Unas noches después llegó al taller un hombre de aspecto sencillo, llevando consigo varias muestras de tallados en madera. El hombre tenía algún problema que le limitaba un tanto el uso del brazo izquierdo; pero indudablemente su trabajo como tallador era bueno. El Abuelo miró muy complacido las muestras que el hombre había llevado consigo y se formalizó su incorporación al taller de muebles. Aquel ebanista se llamaba Juan Hernández. Hernández se incorporó al taller y trabajó con gran eficiencia, permaneciendo ahí hasta la muerte del Abuelo en 1986.

En un principio, Hernández era el encargado de ornamentar patas y copetes de las sillas y sillones que se fabricaban en el taller. Con frecuencia, Hernández llevaba piezas talladas por él, casi siempre figuras mayas, para que el Abuelo le diera su opinión. Su eficiencia y perseverancia hicieron que el Abuelo empezara a tratarlo como un discípulo, tanto que comenzó a encomendarle que desbastara las piezas que el Abuelo había trazado con lápiz en los bloques de caoba y que estaban destinadas a esculturas.

El Abuelo Gottdiener talando Hetzmek (Foto de Elena Gottdiener).

Hernández se convirtió en parte del proceso de elaboración de las esculturas del Abuelo; era algo así como los grupos de jóvenes pintores que colaboraron con Diego, Siqueiros u Orozco en la ejecución de los murales de estos grandes autores. Recuerdo en forma muy especial la escultura “Las Tres Comadres”, que era un grupo de tres mujeres mestizas que estaban inclinadas bañando a un niño recién nacido. Hernández entregó al Abuelo la figura ya con una forma muy bien definida y al recibirla, el Abuelo de inmediato la sujetó a la prensa y empezó a refinarla para darle su forma definitiva. Recuerdo el gozo del Abuelo al ir detallando los dedos del infante.

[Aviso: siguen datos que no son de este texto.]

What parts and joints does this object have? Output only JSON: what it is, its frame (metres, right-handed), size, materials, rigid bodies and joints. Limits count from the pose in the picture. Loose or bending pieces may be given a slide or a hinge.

Me decía: “Acércate, mira los deditos del nené” y se reía con ganas. Así fue sucediendo con un buen número de esculturas. Hernández trabajó en armonía con el Abuelo por más de veinte años, mientras por su parte él iba creando su propia obra.

Por todo lo aquí relatado, nunca pude explicarme lo que sucedió después de muerto el Abuelo. En un periódico local un conocido periodista cultural publicó una entrevista a Juan Hernández, en la que éste declaraba que él era realmente el autor de toda la obra escultórica de Gottdiener. Dijo: “A Gottdiener le decían el brujo, porque no había escultura y de pronto ahí estaba una nueva pieza terminada; esa pieza la había hecho yo”. Quiero pensar que, en su ignorancia, Hernández no había entendido cuál había sido su papel en la obra del Abuelo Gottdiener y alentado por gente mal intencionada, se atrevió a hacer esas declaraciones desmedidas.

La publicación de la entrevista causó una gran indignación entre toda la comunidad artística y cultural, al grado de que se convocó a una junta en la que el poeta Juan Duch Colell presentó un texto descalificando la inaceptable actitud de Hernández y remitiéndolo al orden. Se recolectó una gran cantidad de firmas para la publicación y ésta salió a la luz pública. Encabezaron las firmas Octavio Paz, gran amigo del Abuelo, y Luis Nishizawa, reconocido artista plástico de fama mundial. El resultado de la publicación fue que un par de figuras de primerísimo nivel de la plástica yucateca, pero que no querían al Abuelo Gottdiener, se dedicaron a promover la obra de Juan Hernández tallada en madera y le consiguieron espacios de muy buen nivel para montar exposiciones de su obra.

Hernández era un hábil ebanista y su obra creativa es muy buena. Realizó una producción de figuras talladas en madera que representaban tipos y personajes de la tradición popular. En su producción encontramos al vendedor ambulante, al ama de casa en sus labores cotidianas, al anciano mendigo por las calles de Mérida y a la pareja de mestizos en amorosa actitud; en fin, un rescate de las estampas populares. Pero entre la obra de Hernández y la del Abuelo mediaba un abismo de diferencia. Cada uno de los personajes del pueblo maya retratado por el Abuelo era un personaje real con una historia detrás; era un ser que existía en la realidad y que el Abuelo había recogido en un apunte al vuelo durante su estancia en las Misiones Culturales, primero las vasconcelistas y luego las cardenistas.

En cambio, los personajes de Hernández eran meras recreaciones sacadas de su imaginación y no correspondían a la vida real. En su larga estancia de trabajo en el taller del Abuelo, se nutrió de sus enseñanzas. A la égida del Abuelo fue aprendiendo a sacar vida de las duras maderas. Otra cosa sería si hubiera tenido la humildad de reconocerse como discípulo del Abuelo. Lo que es imperdonable es que muerto el Abuelo, pretendiera asumirse como el hacedor de su gran obra creativa. Esto lo descalificó totalmente. El Abuelo, Enrique Gottdiener Soto, es el gran escultor del pueblo maya. Es por ello que dada su ingratitud, Juan Hernández sólo merece ser recordado como un buen ebanista.